*Do this*:
Copy all of the records below verbatim.

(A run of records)

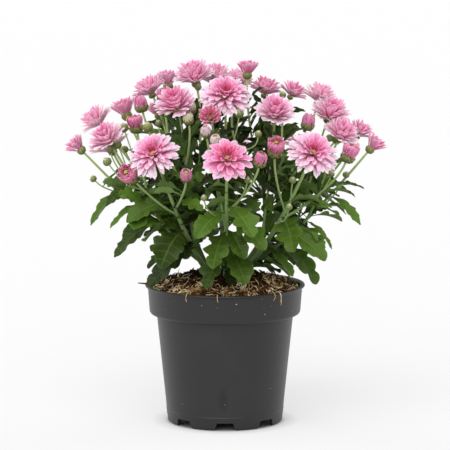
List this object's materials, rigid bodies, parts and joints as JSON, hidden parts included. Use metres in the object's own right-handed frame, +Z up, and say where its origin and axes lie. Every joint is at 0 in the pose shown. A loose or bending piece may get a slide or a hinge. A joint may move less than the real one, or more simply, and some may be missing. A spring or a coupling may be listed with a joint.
{
  "type": "pot chrysanthemum",
  "caption": "Bushy flowering chrysanthemum in a tapered nursery pot: lobed leaves, branching stalks, layered daisy-like pink blooms, half-open blooms and buds over heaped soil.",
  "frame": {"origin": "centre of the part's extents in plan, on the surface that the pot's foot stands on; the pot's own axis is within a millimetre of it", "axes": "+Z up along the pot's axis, -Y towards the side that is seen from the front, +X to its right"},
  "size_m": [0.2417, 0.2026, 0.273],
  "materials": {
    "pot": "satin",
    "soil": "matte",
    "foliage": "matte",
    "petals": "matte",
    "buds": "matte"
  },
  "bodies": {
    "root": {"pot": "pot", "soil": "soil", "leafy_stem_front": "foliage", "leafy_stem_front_left": "foliage", "leafy_stem_front_right": "foliage", "leafy_stem_back_right": "foliage", "leafy_stem_back": "foliage", "leafy_stem_back_left": "foliage", "bloom_01": "petals", "bloom_02": "petals", "half_open_bloom_01": "petals", "pink_bud_01": "buds", "pink_bud_02": "buds", "pink_bud_03": "buds", "bloom_03": "petals", "opening_bloom_01": "buds", "pink_bud_04": "buds", "bloom_04": "petals", "bloom_05": "petals", "half_open_bloom_02": "petals", "opening_bloom_02": "buds", "pink_bud_05": "buds", "pink_bud_06": "buds", "bloom_06": "petals", "opening_bloom_03": "buds", "bloom_07": "petals", "half_open_bloom_03": "petals", "bloom_08": "petals", "bloom_09": "petals", "opening_bloom_04": "buds", "pink_bud_07": "buds", "bloom_10": "petals", "bloom_11": "petals", "bloom_12": "petals", "bloom_13": "petals", "half_open_bloom_04": "petals", "bloom_14": "petals", "bloom_15": "petals", "bloom_16": "petals", "half_open_bloom_05": "petals", "bloom_17": "petals", "bloom_18": "petals", "bloom_19": "petals", "bloom_20": "petals", "bloom_21": "petals", "bloom_22": "petals", "half_open_bloom_06": "petals", "bloom_23": "petals", "half_open_bloom_07": "petals", "bloom_24": "petals", "bloom_25": "petals", "half_open_bloom_08": "petals", "pink_bud_08": "buds", "pink_bud_09": "buds"}
  },
  "joints": []
}
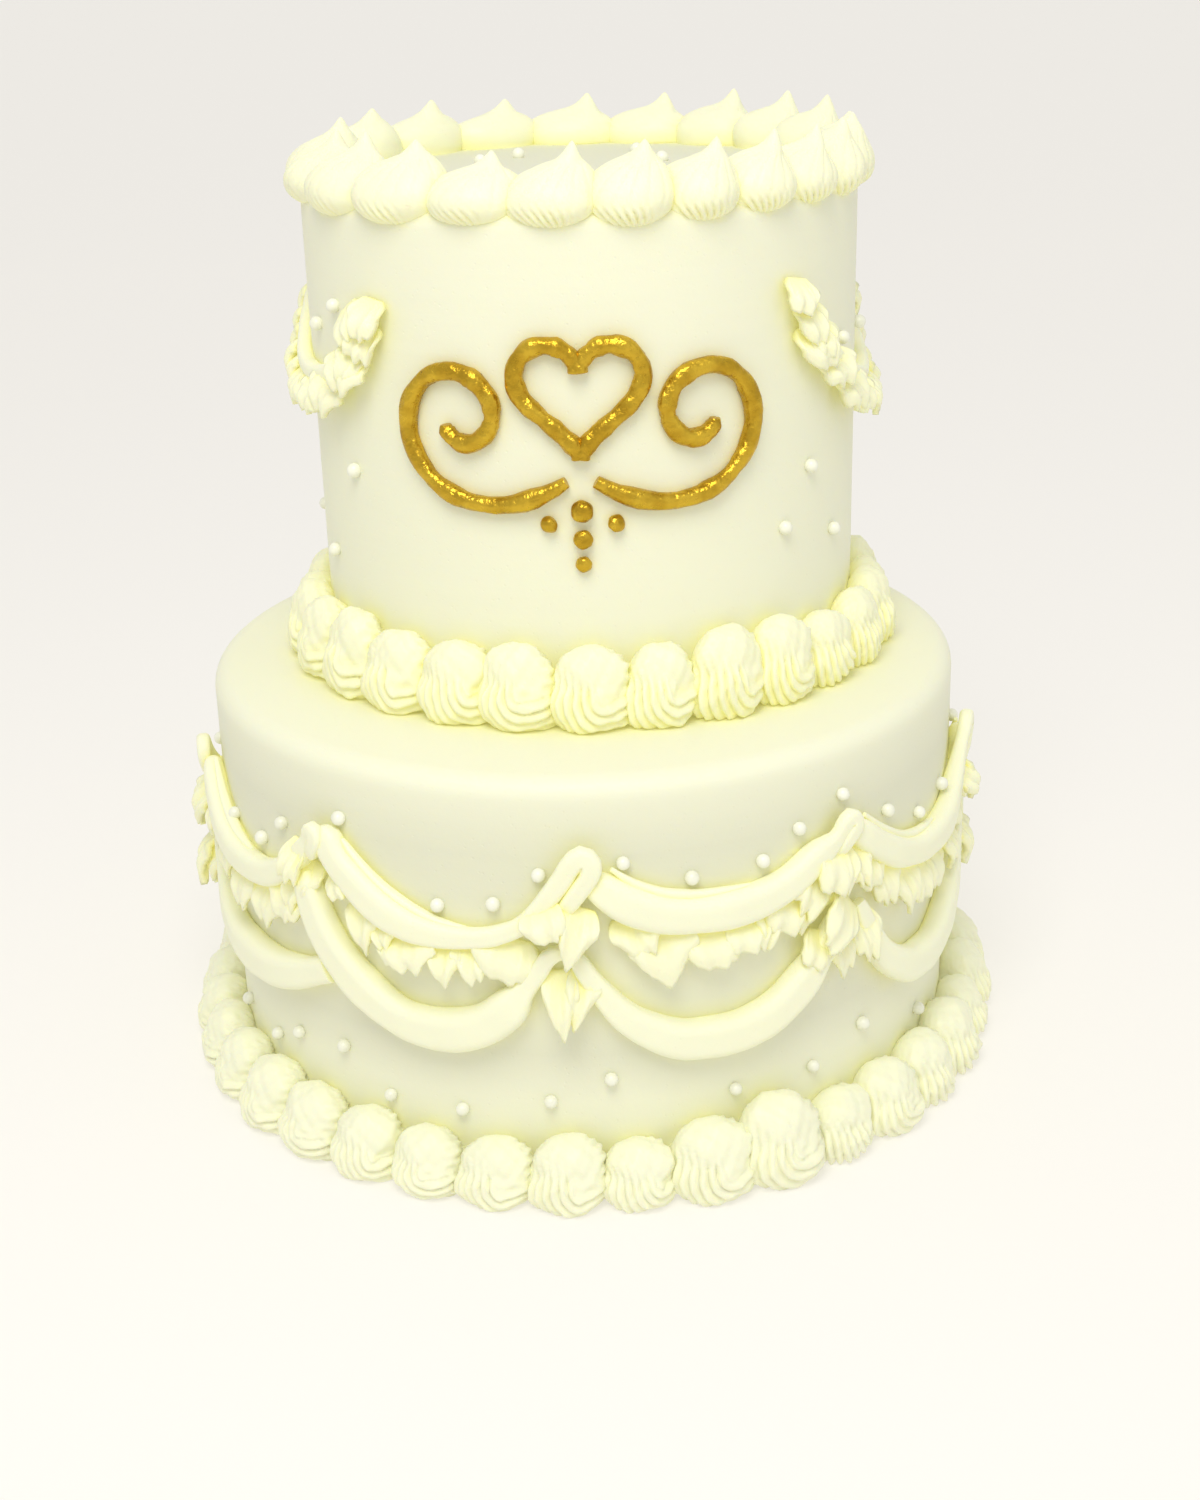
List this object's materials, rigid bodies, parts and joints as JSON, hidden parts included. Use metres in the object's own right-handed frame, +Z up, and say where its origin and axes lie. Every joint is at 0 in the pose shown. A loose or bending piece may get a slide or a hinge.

*Solution for this task*:
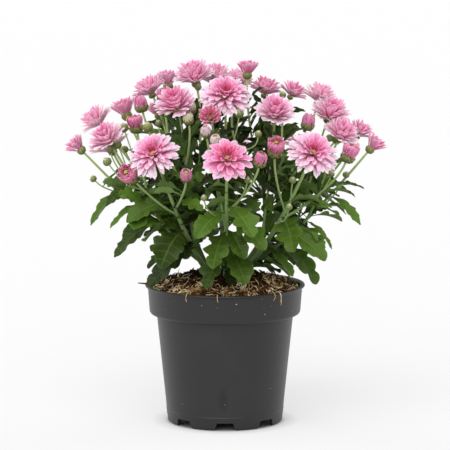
List this object's materials, rigid bodies, parts and joints as JSON, hidden parts included. Use metres in the object's own right-handed frame, +Z up, and say where its origin and axes lie. Every joint is at 0 in the pose shown. A loose or bending piece may get a slide or a hinge. A joint may move less than the real one, or more simply, and some may be missing. A spring or a coupling may be listed with a joint.
{
  "type": "pot chrysanthemum",
  "caption": "Bushy flowering chrysanthemum in a tapered nursery pot: lobed leaves, branching stalks, layered daisy-like pink blooms, half-open blooms and buds over heaped soil.",
  "frame": {"origin": "centre of the part's extents in plan, on the surface that the pot's foot stands on; the pot's own axis is within a millimetre of it", "axes": "+Z up along the pot's axis, -Y towards the side that is seen from the front, +X to its right"},
  "size_m": [0.2417, 0.2026, 0.273],
  "materials": {
    "pot": "satin",
    "soil": "matte",
    "foliage": "matte",
    "petals": "matte",
    "buds": "matte"
  },
  "bodies": {
    "root": {"pot": "pot", "soil": "soil", "leafy_stem_front": "foliage", "leafy_stem_front_left": "foliage", "leafy_stem_front_right": "foliage", "leafy_stem_back_right": "foliage", "leafy_stem_back": "foliage", "leafy_stem_back_left": "foliage", "bloom_01": "petals", "bloom_02": "petals", "half_open_bloom_01": "petals", "pink_bud_01": "buds", "pink_bud_02": "buds", "pink_bud_03": "buds", "bloom_03": "petals", "opening_bloom_01": "buds", "pink_bud_04": "buds", "bloom_04": "petals", "bloom_05": "petals", "half_open_bloom_02": "petals", "opening_bloom_02": "buds", "pink_bud_05": "buds", "pink_bud_06": "buds", "bloom_06": "petals", "opening_bloom_03": "buds", "bloom_07": "petals", "half_open_bloom_03": "petals", "bloom_08": "petals", "bloom_09": "petals", "opening_bloom_04": "buds", "pink_bud_07": "buds", "bloom_10": "petals", "bloom_11": "petals", "bloom_12": "petals", "bloom_13": "petals", "half_open_bloom_04": "petals", "bloom_14": "petals", "bloom_15": "petals", "bloom_16": "petals", "half_open_bloom_05": "petals", "bloom_17": "petals", "bloom_18": "petals", "bloom_19": "petals", "bloom_20": "petals", "bloom_21": "petals", "bloom_22": "petals", "half_open_bloom_06": "petals", "bloom_23": "petals", "half_open_bloom_07": "petals", "bloom_24": "petals", "bloom_25": "petals", "half_open_bloom_08": "petals", "pink_bud_08": "buds", "pink_bud_09": "buds"}
  },
  "joints": []
}
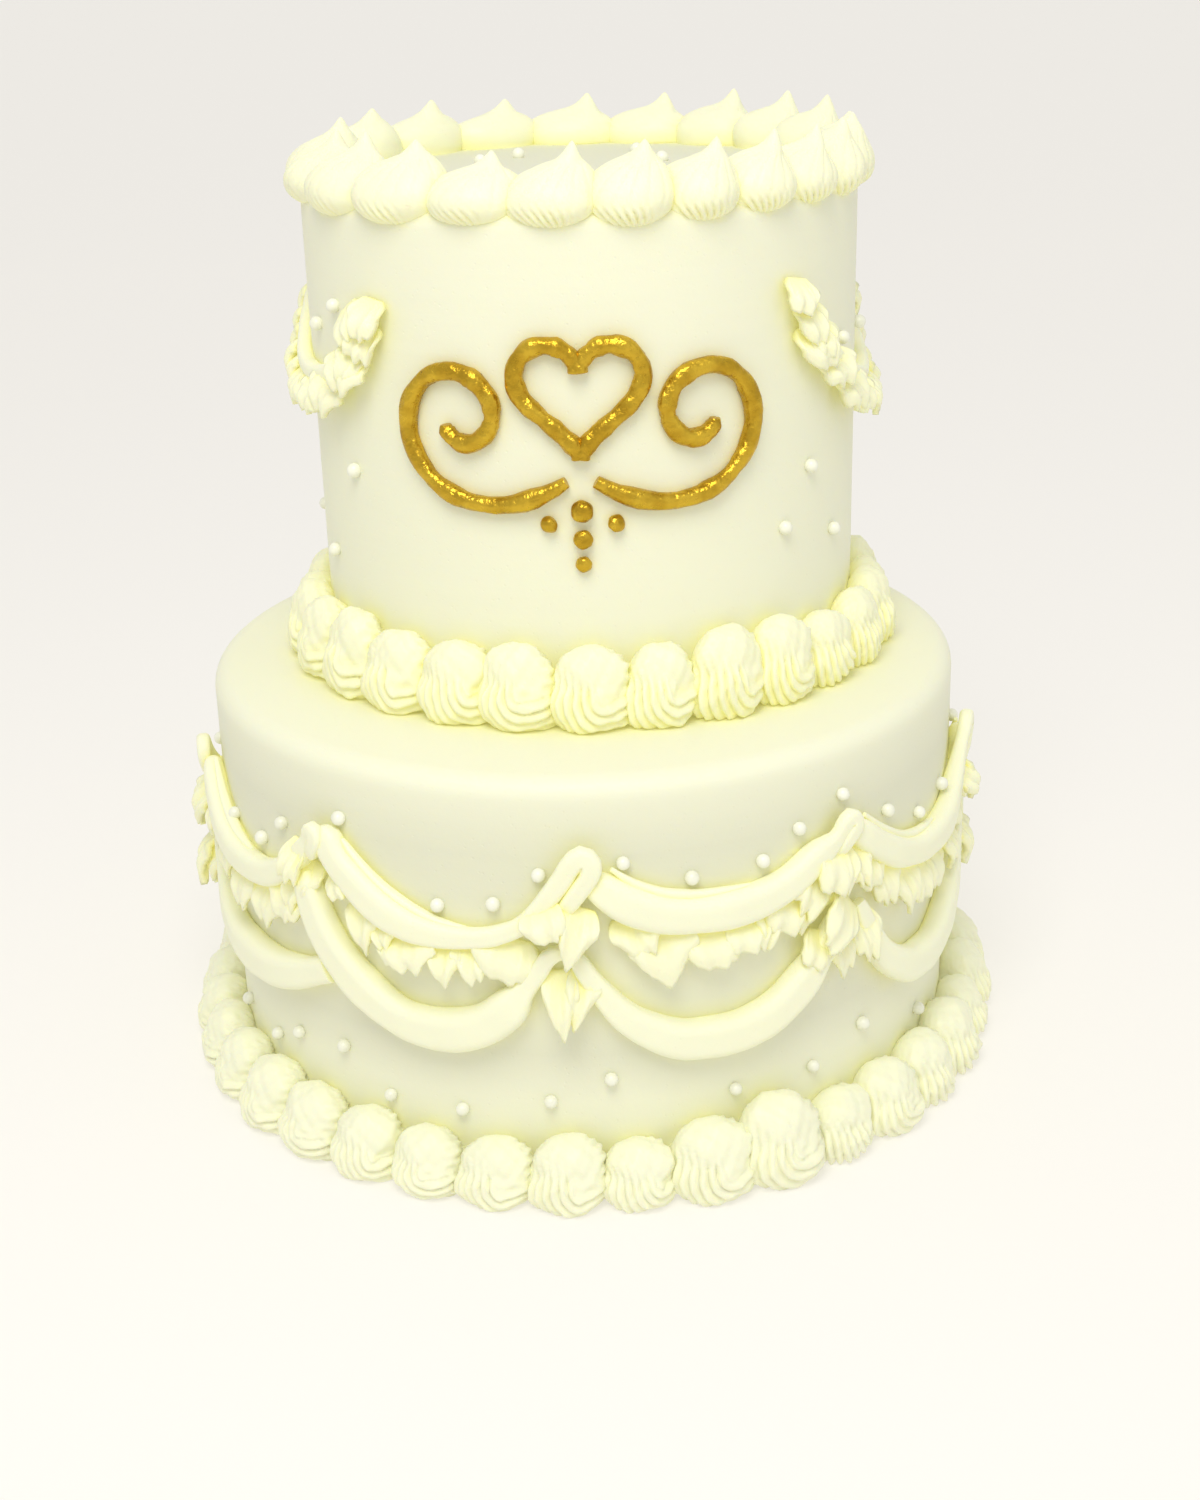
List this object's materials, rigid bodies, parts and joints as JSON, hidden parts included. Use metres in the object's own right-handed frame, +Z up, and say where its origin and axes lie. Every joint is at 0 in the pose shown. A loose or bending piece may get a slide or a hinge.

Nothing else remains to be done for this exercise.